No ano passado, a situação chamou a atenção do mundo quando um menino aborígene de 12 anos discursou no Conselho de Direitos Humanos da ONU.
"Quero que os adultos parem de colocar crianças de 10 anos na prisão", disse Dujuan Hoosan, em Genebra, descrevendo suas próprias dificuldades para se adaptar ao sistema escolar australiano e como a educação liderada por aborígenes poderia ajudar a manter as crianças fora da prisão.
Grupos de defesa dos direitos humanos há muito afirmam que prender crianças não reduz a criminalidade e que os jovens atraídos para o sistema de justiça criminal têm maior probabilidade de continuar atrás das grades no futuro.
O establishment médico da Austrália também assumiu uma posição de apoio ao à mudança.
Os médicos do país alertaram sobre os efeitos prejudiciais do encarceramento de crianças vulneráveis, argumentando que elas devem receber assistência, e não ser tratadas como criminosos.
Esperava-se que o Conselho de Procuradores-Gerais da Austrália anunciasse se aumentaria a idade de responsabilidade criminal em julho.
Mas, para a decepção dos ativistas, o órgão adiou a decisão para 2021.
"Há uma questão de princípio sobre se você deve aumentar a idade de responsabilidade criminal, mas se você fizer isso, precisa saber qual é o regime alternativo", disse o procurador-geral de Nova Gales do Sul, Mark Speakman, no mês passado.
Ele afirmou que mais pesquisas precisam ser feitas para explorar como lidar com crianças infratores fora do sistema de justiça criminal.
Entidades indígenas estão pedindo a criação de serviços públicos liderados por comunidades nativas, que se baseiam em seu conhecimento para intervir precocemente em grupos de crianças vulneráveis.
O Conselho Legislativo da Austrália falou em abordar as causas subjacentes do comportamento criminoso, como a falta de moradia.
Já faz um tempo que grupos de vários setores da sociedade australiana vem exigindo mudanças na lei. Em junho, foi lançada a coalizão #RaiseTheAge ('aumente a idade penal', em tradução livre) para reunir apoiadores da proposta de diminuição da idade antes da reunião do Conselho de Procuradores-Gerais.
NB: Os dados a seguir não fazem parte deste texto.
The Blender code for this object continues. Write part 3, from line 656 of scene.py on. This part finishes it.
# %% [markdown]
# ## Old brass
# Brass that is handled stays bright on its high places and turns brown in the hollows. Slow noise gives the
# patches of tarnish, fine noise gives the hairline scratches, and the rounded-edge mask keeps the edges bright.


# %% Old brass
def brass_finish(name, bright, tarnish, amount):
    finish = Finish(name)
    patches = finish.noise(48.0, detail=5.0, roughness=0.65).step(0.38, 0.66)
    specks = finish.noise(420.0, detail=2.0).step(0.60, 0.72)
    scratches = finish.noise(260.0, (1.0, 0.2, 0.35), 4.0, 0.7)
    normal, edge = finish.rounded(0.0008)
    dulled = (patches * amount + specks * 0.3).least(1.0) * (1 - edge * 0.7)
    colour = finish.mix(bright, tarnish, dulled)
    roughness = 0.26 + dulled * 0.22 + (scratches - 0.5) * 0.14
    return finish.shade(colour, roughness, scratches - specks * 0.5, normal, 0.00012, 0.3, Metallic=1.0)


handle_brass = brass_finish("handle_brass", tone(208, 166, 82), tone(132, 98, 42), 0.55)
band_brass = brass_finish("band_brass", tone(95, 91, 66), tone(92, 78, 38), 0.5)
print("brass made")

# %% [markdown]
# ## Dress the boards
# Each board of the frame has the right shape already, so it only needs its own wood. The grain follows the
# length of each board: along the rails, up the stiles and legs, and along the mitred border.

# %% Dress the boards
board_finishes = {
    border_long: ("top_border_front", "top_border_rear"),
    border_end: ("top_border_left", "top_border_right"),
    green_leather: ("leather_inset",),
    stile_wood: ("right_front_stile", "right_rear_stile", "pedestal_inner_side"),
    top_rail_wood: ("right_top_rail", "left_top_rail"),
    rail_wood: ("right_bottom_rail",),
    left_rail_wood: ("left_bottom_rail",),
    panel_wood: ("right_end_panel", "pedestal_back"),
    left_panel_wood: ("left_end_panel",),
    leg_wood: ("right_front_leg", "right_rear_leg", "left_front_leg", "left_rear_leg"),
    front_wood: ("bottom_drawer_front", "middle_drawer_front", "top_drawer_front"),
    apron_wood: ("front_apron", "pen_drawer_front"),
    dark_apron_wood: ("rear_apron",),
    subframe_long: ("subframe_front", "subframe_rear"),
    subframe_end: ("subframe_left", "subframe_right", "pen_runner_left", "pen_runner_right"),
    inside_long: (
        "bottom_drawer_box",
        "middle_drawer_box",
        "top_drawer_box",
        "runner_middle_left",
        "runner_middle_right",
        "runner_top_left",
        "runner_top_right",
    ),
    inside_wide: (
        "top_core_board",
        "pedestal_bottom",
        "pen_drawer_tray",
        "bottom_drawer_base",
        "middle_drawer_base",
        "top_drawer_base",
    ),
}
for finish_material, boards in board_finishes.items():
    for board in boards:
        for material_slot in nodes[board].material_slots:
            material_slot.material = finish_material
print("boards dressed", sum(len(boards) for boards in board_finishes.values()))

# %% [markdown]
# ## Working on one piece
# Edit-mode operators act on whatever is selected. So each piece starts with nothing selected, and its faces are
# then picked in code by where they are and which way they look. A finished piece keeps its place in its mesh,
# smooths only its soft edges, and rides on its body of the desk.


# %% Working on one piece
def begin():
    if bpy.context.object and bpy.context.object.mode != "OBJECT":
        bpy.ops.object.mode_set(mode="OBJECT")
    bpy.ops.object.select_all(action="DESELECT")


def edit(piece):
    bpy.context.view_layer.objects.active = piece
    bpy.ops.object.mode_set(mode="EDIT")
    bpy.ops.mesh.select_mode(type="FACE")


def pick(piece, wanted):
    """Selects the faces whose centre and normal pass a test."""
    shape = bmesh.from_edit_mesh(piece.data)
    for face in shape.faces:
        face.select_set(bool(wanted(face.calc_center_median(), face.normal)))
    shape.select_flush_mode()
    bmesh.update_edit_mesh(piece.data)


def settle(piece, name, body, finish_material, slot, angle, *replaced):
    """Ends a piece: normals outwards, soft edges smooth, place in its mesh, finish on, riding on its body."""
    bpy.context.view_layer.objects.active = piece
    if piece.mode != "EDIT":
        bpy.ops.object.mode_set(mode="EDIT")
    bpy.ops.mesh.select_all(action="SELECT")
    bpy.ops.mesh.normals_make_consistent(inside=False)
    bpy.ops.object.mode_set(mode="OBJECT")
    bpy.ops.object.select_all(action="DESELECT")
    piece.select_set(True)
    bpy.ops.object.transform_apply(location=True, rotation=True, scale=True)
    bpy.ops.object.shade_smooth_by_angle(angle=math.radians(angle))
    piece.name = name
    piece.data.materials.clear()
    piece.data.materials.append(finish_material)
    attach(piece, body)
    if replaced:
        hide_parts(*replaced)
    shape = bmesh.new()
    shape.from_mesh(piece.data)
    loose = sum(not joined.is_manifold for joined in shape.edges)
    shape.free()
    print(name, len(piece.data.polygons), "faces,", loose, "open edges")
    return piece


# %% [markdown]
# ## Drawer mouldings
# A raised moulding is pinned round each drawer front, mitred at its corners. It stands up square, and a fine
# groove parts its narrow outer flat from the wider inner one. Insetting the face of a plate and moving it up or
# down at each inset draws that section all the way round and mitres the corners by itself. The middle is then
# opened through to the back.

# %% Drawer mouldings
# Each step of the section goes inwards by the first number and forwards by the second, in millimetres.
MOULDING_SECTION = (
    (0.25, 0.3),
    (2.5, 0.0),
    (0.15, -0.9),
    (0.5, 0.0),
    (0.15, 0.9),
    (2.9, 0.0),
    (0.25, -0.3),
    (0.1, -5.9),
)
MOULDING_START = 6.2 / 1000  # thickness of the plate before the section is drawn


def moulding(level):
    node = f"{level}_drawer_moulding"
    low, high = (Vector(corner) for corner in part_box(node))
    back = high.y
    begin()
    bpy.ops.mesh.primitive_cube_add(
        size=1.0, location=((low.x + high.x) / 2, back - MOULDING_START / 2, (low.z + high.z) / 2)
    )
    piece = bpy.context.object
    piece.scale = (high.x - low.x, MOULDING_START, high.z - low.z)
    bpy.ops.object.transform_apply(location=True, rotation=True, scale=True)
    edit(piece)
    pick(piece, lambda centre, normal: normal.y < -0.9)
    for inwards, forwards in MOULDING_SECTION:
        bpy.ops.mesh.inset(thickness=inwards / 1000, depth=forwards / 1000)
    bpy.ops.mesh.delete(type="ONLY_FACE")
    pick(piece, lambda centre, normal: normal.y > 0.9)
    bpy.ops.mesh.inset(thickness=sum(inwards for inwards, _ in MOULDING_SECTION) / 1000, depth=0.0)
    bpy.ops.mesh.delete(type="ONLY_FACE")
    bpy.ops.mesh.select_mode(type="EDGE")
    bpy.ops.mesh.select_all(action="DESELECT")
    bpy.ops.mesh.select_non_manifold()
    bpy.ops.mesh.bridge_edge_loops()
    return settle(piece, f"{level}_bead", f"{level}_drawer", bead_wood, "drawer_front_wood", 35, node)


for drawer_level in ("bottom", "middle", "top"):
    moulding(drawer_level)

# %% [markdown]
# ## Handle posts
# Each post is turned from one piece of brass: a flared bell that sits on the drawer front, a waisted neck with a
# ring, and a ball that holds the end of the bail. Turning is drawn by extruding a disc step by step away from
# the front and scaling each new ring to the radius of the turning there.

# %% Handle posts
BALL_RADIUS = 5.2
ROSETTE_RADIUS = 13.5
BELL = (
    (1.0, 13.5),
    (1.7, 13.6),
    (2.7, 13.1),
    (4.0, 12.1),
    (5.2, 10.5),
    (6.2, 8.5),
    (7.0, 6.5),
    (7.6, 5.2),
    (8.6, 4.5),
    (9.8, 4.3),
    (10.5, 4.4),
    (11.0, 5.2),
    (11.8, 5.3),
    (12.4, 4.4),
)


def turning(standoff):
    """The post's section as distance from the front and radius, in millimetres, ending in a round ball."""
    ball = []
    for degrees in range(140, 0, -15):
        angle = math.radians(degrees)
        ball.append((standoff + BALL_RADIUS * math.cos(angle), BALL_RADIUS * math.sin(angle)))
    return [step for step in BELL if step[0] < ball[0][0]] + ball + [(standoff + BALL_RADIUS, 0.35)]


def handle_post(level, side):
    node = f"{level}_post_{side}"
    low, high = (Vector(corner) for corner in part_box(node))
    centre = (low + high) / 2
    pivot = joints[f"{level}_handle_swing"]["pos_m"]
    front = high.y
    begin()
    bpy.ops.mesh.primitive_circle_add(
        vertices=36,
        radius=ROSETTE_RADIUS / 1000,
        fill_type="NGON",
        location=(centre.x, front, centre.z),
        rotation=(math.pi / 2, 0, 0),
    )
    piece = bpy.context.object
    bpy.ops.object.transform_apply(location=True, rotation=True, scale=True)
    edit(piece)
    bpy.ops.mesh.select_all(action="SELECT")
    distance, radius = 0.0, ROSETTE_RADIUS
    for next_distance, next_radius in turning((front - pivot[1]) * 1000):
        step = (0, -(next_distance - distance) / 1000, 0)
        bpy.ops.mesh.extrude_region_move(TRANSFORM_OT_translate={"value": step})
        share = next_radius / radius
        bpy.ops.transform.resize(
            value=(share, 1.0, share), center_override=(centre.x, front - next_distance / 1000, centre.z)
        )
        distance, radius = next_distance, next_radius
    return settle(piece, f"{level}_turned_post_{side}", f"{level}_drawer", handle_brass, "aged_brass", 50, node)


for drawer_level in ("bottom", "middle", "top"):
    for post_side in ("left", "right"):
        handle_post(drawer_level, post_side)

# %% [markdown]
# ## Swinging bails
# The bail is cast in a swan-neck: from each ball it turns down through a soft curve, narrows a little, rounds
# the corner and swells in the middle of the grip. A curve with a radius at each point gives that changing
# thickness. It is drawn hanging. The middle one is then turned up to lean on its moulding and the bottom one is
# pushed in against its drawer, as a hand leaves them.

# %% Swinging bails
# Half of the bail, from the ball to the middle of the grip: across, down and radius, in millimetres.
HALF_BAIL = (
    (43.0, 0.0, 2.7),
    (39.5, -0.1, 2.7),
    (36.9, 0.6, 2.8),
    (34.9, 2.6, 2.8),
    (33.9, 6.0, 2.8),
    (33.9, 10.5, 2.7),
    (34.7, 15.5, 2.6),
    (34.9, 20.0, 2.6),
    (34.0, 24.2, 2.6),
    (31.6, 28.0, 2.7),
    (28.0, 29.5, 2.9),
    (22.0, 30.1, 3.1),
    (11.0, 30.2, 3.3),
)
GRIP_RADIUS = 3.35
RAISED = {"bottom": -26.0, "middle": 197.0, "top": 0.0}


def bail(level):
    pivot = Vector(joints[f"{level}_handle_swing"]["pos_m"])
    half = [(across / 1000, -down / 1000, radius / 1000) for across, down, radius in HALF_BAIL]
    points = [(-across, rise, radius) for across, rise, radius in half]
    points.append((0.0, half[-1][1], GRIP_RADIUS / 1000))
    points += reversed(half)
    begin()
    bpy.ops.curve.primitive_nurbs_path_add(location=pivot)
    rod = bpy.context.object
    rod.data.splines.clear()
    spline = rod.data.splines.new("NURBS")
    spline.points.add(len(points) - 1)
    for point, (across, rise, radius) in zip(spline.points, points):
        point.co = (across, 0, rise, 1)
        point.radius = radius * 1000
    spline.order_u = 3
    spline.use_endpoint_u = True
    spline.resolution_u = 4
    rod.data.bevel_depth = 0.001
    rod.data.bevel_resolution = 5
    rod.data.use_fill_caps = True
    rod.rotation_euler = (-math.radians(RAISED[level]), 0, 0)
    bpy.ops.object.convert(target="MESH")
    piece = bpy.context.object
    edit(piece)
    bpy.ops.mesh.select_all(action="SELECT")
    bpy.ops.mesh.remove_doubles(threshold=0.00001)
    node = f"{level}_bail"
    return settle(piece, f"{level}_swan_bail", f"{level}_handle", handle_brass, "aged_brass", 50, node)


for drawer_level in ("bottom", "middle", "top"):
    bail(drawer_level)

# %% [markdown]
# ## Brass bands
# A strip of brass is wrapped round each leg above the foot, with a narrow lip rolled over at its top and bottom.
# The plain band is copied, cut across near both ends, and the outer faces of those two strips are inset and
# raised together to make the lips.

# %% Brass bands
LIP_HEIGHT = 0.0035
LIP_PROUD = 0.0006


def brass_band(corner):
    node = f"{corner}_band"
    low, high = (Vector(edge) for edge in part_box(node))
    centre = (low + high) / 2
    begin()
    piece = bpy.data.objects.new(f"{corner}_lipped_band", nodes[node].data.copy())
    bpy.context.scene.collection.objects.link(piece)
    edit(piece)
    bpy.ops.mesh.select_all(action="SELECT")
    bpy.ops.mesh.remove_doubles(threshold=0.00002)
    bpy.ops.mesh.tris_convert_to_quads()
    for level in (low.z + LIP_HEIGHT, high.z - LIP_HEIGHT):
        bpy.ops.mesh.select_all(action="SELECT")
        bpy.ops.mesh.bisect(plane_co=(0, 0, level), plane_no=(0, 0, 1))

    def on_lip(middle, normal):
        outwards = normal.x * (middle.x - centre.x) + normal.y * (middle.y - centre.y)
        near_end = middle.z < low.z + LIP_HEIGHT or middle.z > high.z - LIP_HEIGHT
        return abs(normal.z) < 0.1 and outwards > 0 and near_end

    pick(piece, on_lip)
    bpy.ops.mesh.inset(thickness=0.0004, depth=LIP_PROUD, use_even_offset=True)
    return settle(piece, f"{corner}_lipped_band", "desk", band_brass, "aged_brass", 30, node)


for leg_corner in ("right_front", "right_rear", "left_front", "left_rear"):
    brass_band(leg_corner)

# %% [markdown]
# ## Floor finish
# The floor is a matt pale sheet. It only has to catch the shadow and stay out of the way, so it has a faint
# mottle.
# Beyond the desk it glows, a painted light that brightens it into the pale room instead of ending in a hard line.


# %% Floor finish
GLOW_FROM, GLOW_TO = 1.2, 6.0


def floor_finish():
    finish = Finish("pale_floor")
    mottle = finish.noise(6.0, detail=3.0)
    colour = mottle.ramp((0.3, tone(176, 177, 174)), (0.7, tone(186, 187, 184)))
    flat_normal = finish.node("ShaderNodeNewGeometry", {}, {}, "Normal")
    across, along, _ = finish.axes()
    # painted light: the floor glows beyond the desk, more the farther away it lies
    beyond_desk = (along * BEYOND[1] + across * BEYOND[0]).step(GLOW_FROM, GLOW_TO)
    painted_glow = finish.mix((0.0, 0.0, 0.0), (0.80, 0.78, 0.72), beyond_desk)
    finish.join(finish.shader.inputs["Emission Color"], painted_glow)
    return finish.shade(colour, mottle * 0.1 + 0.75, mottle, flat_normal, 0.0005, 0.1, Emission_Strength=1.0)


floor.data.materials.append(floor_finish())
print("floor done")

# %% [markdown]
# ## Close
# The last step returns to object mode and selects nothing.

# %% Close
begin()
O apoio público foi estimulado pelos protestos do movimento Black Lives Matter (Vidas Negras Importam), que começou nos Estados Unidos e se espalhou pelo mundo no início deste ano.
Na Austrália, também aumentaram os apelos para acabar com as mortes de aborígenes sob custódia policial e enfrentar a desigualdade racial.
Já um conselho australiano de médicos afirmou que o foco do país deveria ser melhorar serviços públicos, como saúde mental, para apoiar crianças e pais que enfrentam problemas com drogas ou álcool.
"Prender crianças não mantém as crianças ou a comunidade mais seguras e tem consequências prejudiciais para a vida toda, para a saúde e para o desenvolvimento das crianças", disse Cheryl Axleby, co-presidente da Change the Record, entidade ativista que luta por mudanças na lei.
Os ativistas veem o apoio recente do Território da Capital da Austrália como um passo na direção da elevação da idade de reponsabilização penal, mas ainda pressionam as autoridades por uma mudança na lei e um compromisso de todo o país com o projeto.
"Em uma época em que há tanta atenção sobre a necessidade de acabar com o racismo em nosso sistema de justiça, aumentar a idade da responsabilidade criminal é mais importante do que nunca", afirmou Chris Cunneen, professor de criminologia da Universidade de Tecnologia de Sydney, em entrevista à BBC.